Factors shaping the market
Explaining this trend, Mr Wirawan noted the market typically recovers after the Chinese New Year (CNY) holidays, bolstering Panamax and Supramax vessels that transport thermal coal from Indonesia to China.
In the Supramax/Ultramax sector, the Baltic Exchange reported on 14 February renewed interest driving demand and supporting rate increases in most regions. “The Atlantic saw stronger demand from the East Mediterranean,” analysts added.
Furthermore, Mr Wirawan pointed out steel exports from China – primarily transported by geared bulk carriers – maintained strong momentum during the first six weeks of 2025, despite ongoing trade tensions.
Conversely, Capesize bulk carriers operating in the Pacific have struggled due to a shortage of east Australian coal cargoes. This issue has been exacerbated by an untimely cyclone near Port Hedland, prompting miners to adopt a conservative approach.
Post-CNY recovery?
Some analysts anticipate a market rebound following the Chinese New Year celebrations, but the extent of recovery remains uncertain.

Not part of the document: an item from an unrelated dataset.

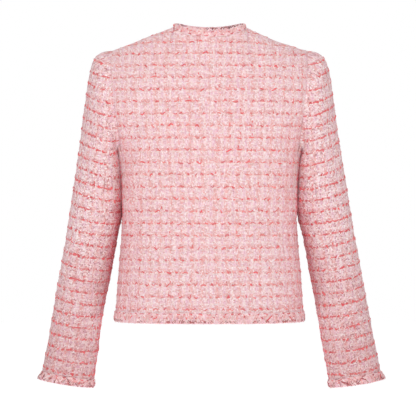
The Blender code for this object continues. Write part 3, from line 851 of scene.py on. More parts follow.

BRS Shipbrokers noted in its latest weekly report that, based on historical Baltic Exchange data across the past seven years, shorthaul shipping routes typically experience an uptick in freight rates post-CNY. This suggests Chinese market players gradually return with more bids and tenders.

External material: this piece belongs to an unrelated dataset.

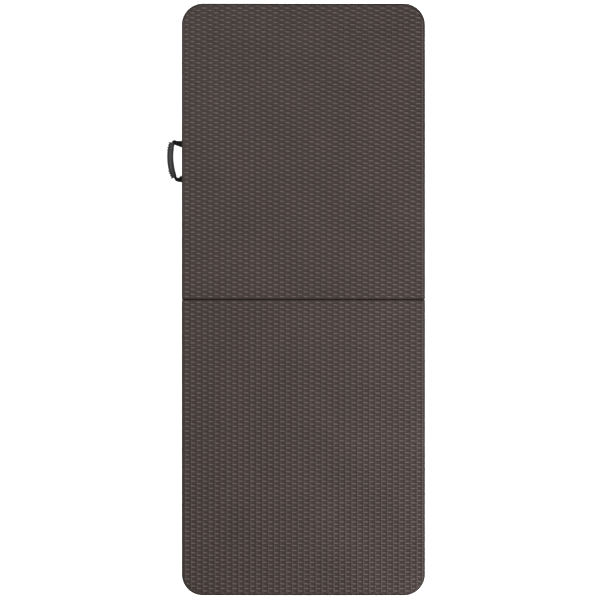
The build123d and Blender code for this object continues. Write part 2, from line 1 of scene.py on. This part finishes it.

However, longhaul Capesize routes – such as the Australia-China iron ore voyage – along with the inherently high volatility of Capesize freight, do not exhibit a significant post-CNY increase.
In the short term, BRS Shipbrokers expects a gradual market recovery. While a significant rebound in downstream demand is unlikely, the resumption of domestic essential procurement should help improve the currently depressed freight levels.
Sign up for Riviera’s series of technical and operational webinars and conferences:
Events
© 2026 Riviera Maritime Media Ltd.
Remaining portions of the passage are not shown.